The New York Times reports: Buried in the annex of a United Nations inquiry into chemical weapons use in Syria is information that some outside analysts say could further implicate the government of Syria in the deadliest of the five confirmed attacks.
The investigators, who released their final report last week, said they had found a chemical called hexamethylenetetramine from environmental samples in Ghouta, the Damascus suburb that was the site of the deadliest attack, on Aug. 21. Hexamine, as the chemical is also known, can be used as an additive in the production of chemical weapons using sarin, the nerve agent, according to analysts, along with other commercial uses. The Syrian government happens to have a stockpile of hexamine; it is part of a list of chemicals scheduled to be destroyed as part of the deal to dismantle Syria’s chemical weapons program.
United Nations investigators who conducted the inquiry pointedly steered clear of assigning blame for any of the attacks. The investigators have declined to explain Syria’s purpose in amassing the hexamine, a common commercial chemical.
But some experts who reviewed the panel’s final report said the presence of hexamine at Ghouta was in some ways akin to the police finding red lipstick in a woman’s purse that matches collar stains on a murder victim. While considered circumstantial evidence, it added to information in the panel’s interim report on Ghouta released in September, on the type of projectiles used that appeared to implicate the Syrian government.
The hexamine connection was pointed out last week by Dan Kaszeta, an independent security consultant and former officer in the United States Army’s Chemical Corps. He argued that the presence of hexamine pointed to the involvement of the government in the attack on Ghouta. [Continue reading…]
Among the commentators trying to make sense of this issue, Kaszeta is probably the only chemical weapons expert whose knowledge of sarin is not only technical but also includes direct experience in handling the material. He says he “spent weeks debriefing guys who used to make the stuff back in the 1950s.”
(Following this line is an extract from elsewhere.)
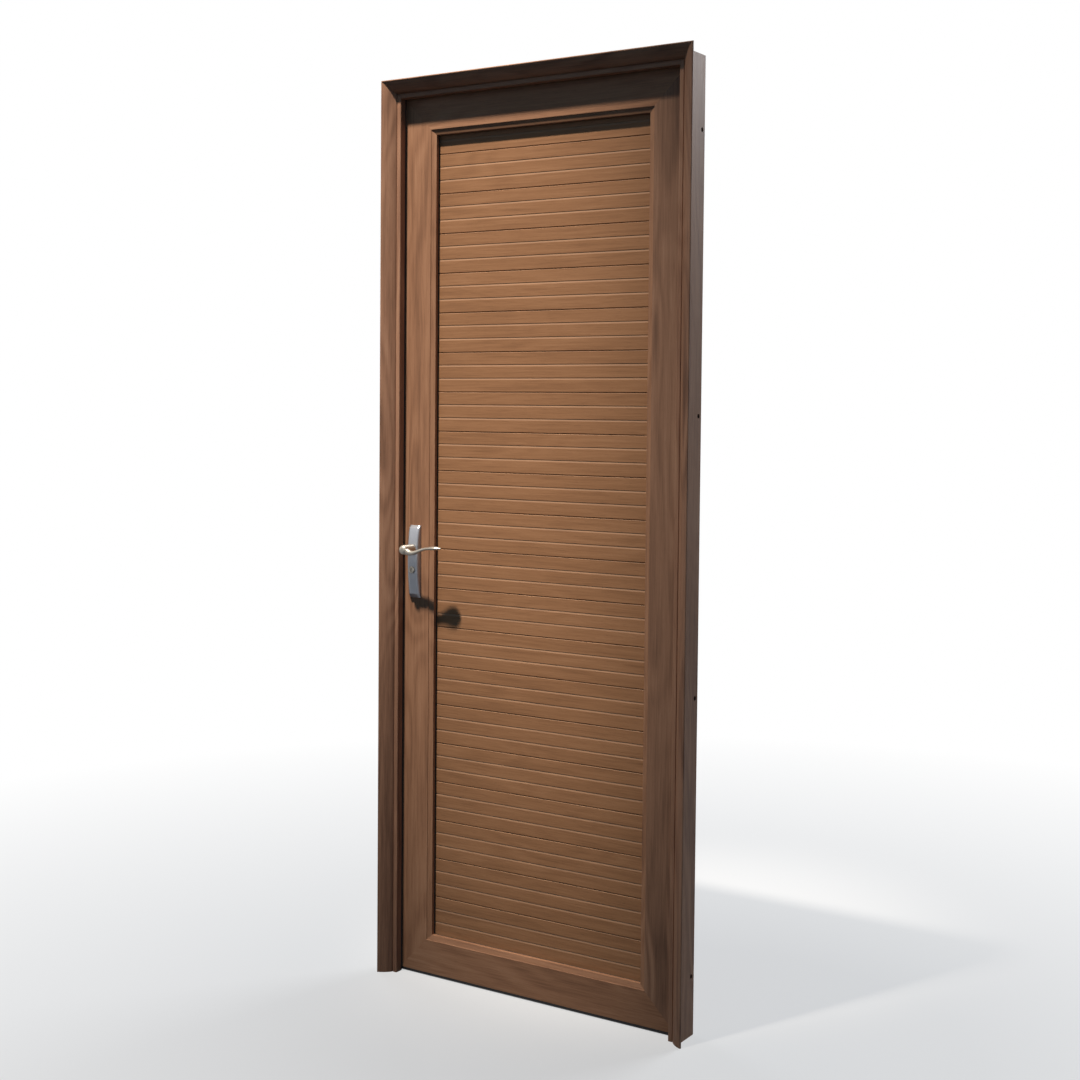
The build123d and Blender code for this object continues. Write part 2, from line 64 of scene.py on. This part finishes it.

In his preliminary analysis of the findings presented by the UN, he writes:
Hexamine was discovered in a wide variety of the environmental samples. Hexamine also appears in the declared inventory of significant chemicals reported by the OPCW after disclosure and inspections subsequent to Syria’s accession to the Chemical Weapons Convention. It would have been informative if the UN and OPCW had explained why they considered hexamethylenetetramine (‘hexamine’) to be considered as a chemical of significance to this investigation. I do not think that hexamine’s normal uses as a heating fuel and component of some conventional explosives do not merit its inclusion as a chemical of concern by the OPCW, nor would it merit inclusion in the declared stockpile that needs to be destroyed.
However, based on numerous sources of information I have deduced the chemical warfare significance of hexamine, both in the numerous environmental samples and in the declared chemical inventory. Hexamine is apparently being used by the Syrian government as an additive to binary Sarin. The inspections subsequent to the UN/OPCW investigation covered by this report reveal that the Syrian concept of operations was to employ binary chemical weapons.
Binary Sarin weapon systems combine methylphosphonic difluoride, also known as DF, with isopropyl alcohol to form Sarin. The resulting mixture has a lot of residual acid in it, in the form of hydrogen fluoride (HF), which is highly destructive, possibly to the point of ruining the weapon system. The US Army’s cold war era Sarin program used isopropylamine to reduce this excess HF. Several chemists and engineers knowledgeable in the matter have confirmed to me that hexamine is useful as a Sarin additive for the same reason. One hexamine molecule can bind to as many as four HF molecules. This would explain the declared Syrian stockpile of 80 tons of hexamine. Interestingly, the same stockpile contains 40 tons of isopropylamine as well.
I consider the presence of hexamine both in the field samples and in the official stockpile of the Syrian government to be very damning evidence of government culpability in the Ghouta attacks. 7 weeks of research on this subject reveal no public domain evidence of hexamine being used in this way in other Sarin programs. The likelihood of both a Syrian government research and development program AND a non-state actor both coming up with the same innovation seems negligible to me. It seems improbable that some other actor wanting to plant evidence would know to freely spread hexamine around the target areas.